» Set problem:
Look for "object" in each line of the entries, and return the matching lines.

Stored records
• • • • • • •
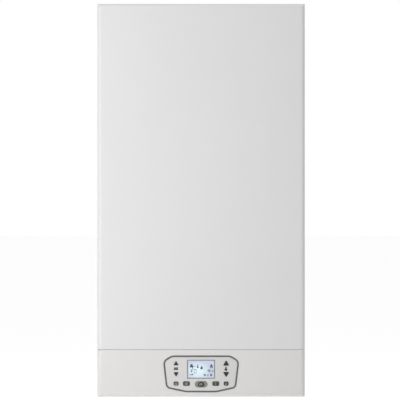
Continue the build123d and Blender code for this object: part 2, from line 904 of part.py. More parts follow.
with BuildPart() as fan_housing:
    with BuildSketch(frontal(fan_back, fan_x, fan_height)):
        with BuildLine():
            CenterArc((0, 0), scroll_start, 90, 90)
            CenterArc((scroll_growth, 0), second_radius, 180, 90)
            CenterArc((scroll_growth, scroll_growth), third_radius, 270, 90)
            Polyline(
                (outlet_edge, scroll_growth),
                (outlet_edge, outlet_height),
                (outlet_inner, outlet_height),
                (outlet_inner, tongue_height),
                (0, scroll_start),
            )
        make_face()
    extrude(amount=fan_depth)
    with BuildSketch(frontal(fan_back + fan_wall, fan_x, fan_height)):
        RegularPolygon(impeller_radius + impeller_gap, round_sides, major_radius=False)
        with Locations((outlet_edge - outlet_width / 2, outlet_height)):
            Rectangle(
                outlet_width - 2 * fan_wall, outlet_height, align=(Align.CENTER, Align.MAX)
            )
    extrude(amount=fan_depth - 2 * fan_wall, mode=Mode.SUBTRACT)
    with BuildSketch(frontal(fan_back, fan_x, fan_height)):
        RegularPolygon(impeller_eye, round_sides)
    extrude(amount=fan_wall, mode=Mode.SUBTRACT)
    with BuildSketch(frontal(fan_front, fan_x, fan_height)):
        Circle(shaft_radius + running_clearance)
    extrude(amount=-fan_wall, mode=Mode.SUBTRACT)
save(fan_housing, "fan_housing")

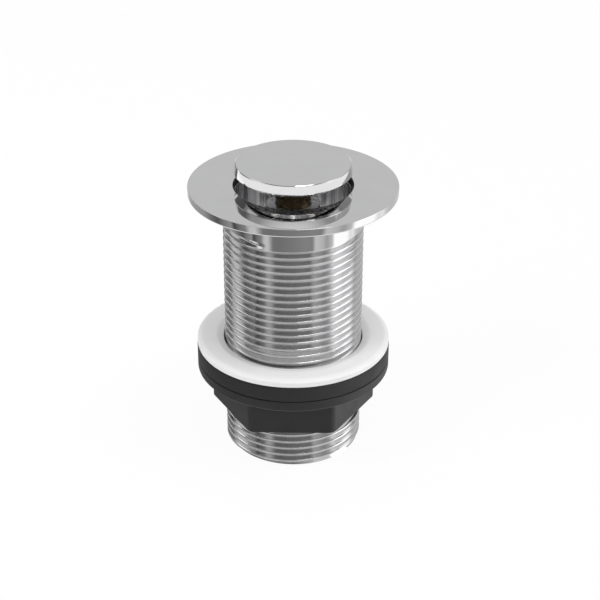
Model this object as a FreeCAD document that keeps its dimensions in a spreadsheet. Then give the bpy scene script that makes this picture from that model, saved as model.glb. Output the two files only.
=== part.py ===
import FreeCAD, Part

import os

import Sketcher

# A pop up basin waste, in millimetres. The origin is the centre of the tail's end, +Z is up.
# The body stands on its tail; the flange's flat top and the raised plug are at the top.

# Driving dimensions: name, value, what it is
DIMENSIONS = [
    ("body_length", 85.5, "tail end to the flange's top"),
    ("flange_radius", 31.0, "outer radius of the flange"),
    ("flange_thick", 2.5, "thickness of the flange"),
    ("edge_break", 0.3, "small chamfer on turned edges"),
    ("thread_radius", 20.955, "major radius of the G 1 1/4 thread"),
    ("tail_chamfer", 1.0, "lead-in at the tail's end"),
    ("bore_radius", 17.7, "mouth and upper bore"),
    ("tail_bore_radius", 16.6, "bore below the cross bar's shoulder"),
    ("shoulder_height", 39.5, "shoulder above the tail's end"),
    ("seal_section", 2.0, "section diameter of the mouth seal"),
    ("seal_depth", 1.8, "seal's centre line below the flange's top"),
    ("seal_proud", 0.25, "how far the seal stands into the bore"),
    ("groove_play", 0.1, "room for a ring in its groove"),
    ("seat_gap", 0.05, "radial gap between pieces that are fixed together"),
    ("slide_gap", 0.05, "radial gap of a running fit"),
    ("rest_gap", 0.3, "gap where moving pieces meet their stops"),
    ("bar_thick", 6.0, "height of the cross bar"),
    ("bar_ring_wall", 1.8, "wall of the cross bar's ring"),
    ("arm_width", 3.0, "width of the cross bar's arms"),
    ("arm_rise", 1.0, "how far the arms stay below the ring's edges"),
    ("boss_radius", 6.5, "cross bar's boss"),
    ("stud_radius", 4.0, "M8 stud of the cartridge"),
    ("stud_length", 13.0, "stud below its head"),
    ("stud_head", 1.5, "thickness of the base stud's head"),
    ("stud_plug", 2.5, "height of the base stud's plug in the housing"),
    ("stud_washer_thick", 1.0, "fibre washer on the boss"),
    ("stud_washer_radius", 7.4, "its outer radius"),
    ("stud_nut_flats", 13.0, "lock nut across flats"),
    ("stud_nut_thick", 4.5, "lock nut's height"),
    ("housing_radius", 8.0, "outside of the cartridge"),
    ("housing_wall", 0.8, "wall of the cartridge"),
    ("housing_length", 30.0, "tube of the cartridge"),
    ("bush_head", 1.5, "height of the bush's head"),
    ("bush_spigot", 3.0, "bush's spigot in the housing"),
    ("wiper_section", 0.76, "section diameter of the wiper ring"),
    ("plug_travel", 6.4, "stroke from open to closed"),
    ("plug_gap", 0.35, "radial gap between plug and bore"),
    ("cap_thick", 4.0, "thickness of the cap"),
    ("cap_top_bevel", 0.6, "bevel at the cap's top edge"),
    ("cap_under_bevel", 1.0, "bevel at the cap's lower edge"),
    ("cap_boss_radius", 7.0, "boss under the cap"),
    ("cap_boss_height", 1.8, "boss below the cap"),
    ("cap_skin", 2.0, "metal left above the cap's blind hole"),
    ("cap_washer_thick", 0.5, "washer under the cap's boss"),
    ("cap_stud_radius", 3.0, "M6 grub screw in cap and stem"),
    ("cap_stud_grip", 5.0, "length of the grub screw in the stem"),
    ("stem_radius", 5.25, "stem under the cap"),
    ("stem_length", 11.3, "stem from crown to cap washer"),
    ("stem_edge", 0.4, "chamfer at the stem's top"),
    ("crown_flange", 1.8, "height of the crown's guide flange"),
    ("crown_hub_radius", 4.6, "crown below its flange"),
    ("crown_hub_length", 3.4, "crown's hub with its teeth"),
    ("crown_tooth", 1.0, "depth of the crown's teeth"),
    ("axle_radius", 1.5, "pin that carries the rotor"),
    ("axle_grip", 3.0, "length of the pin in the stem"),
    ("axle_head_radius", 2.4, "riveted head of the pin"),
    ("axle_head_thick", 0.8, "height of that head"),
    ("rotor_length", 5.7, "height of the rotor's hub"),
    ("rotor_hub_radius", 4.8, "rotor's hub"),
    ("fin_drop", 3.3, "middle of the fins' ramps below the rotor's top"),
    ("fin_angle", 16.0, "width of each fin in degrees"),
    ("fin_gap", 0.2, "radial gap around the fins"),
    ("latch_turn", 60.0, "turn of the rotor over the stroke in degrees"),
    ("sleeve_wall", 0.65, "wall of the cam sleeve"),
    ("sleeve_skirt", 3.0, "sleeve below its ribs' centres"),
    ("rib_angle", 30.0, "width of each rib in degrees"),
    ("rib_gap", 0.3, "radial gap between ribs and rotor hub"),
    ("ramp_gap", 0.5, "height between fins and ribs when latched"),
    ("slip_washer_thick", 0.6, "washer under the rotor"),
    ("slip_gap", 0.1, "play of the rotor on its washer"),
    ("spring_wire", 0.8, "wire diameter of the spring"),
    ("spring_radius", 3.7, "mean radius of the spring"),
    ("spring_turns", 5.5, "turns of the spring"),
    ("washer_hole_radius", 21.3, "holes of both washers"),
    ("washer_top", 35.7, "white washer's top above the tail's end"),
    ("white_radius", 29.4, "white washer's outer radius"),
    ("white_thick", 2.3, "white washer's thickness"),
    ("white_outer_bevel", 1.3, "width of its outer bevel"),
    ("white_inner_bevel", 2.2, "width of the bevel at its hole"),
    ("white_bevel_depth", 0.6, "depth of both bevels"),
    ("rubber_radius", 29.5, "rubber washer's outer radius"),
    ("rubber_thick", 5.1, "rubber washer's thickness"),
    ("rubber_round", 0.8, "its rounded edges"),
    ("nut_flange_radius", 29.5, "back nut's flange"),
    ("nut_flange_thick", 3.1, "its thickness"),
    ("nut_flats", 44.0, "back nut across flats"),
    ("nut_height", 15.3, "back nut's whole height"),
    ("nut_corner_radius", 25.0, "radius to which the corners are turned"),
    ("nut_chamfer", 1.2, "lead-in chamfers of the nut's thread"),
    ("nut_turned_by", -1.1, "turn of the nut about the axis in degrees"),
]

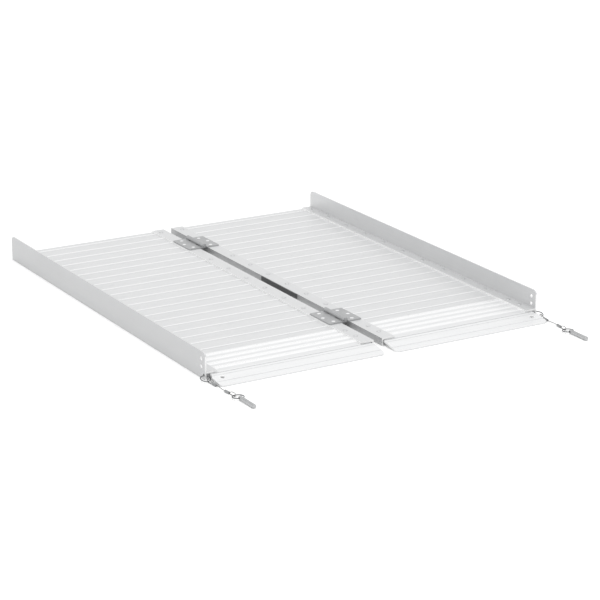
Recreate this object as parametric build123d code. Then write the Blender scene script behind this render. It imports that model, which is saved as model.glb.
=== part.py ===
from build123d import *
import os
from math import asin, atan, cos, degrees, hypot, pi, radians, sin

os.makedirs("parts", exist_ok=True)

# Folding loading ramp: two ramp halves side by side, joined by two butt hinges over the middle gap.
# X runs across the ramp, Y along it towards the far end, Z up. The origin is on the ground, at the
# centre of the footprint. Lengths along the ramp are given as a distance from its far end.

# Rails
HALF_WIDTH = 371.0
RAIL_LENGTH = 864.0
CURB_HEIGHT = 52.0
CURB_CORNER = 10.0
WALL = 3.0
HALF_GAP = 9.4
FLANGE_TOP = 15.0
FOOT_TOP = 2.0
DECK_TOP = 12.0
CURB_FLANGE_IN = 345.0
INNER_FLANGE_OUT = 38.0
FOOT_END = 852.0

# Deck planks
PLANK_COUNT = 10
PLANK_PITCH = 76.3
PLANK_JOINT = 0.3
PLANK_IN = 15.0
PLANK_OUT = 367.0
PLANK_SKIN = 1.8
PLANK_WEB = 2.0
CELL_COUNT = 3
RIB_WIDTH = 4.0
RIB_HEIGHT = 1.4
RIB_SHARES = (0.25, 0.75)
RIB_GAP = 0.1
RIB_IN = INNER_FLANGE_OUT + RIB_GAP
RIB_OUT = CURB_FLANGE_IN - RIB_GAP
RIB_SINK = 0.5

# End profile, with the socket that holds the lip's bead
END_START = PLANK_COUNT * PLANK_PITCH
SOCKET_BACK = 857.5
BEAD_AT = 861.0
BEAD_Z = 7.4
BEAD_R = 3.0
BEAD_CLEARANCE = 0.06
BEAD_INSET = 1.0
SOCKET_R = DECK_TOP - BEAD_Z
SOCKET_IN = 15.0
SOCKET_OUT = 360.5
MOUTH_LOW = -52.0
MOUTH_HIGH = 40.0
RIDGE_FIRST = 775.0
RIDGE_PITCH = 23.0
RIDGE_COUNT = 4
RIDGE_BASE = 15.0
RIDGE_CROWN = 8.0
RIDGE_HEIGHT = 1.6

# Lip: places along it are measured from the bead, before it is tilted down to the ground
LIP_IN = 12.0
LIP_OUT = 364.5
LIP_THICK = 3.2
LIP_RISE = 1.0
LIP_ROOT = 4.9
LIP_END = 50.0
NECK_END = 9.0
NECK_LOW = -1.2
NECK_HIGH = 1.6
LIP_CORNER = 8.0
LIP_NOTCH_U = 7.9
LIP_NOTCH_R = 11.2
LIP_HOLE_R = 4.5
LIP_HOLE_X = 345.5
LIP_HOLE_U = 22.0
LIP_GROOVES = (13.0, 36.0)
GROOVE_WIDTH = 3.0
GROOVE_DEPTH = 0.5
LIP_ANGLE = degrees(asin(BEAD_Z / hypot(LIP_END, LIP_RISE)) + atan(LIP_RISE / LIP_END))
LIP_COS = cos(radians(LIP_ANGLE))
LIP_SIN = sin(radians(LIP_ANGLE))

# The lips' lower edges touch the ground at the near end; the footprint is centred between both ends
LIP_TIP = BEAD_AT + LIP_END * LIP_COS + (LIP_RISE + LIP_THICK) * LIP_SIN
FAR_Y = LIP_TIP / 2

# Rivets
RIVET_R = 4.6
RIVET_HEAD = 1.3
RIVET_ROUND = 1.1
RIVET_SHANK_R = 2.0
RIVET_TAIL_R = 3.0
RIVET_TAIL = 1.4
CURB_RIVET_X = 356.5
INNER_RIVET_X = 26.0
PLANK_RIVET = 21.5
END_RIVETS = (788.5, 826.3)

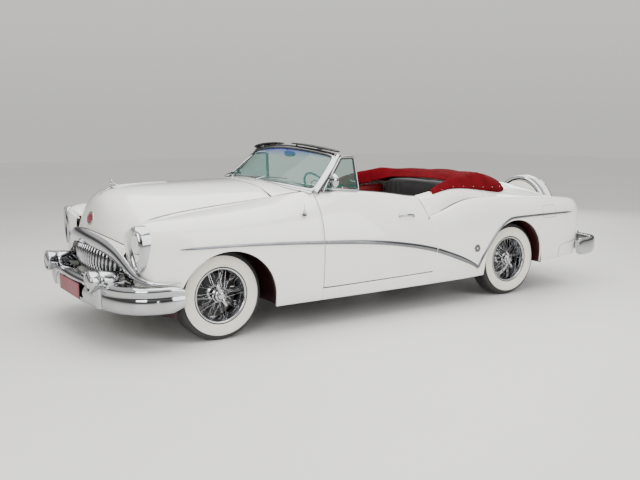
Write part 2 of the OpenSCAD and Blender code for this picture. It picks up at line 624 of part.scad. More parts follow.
• • • • • • •
» Exercise output:
Continue the build123d and Blender code for this object: part 2, from line 904 of part.py. More parts follow.
Model this object as a FreeCAD document that keeps its dimensions in a spreadsheet. Then give the bpy scene script that makes this picture from that model, saved as model.glb. Output the two files only.
Recreate this object as parametric build123d code. Then write the Blender scene script behind this render. It imports that model, which is saved as model.glb.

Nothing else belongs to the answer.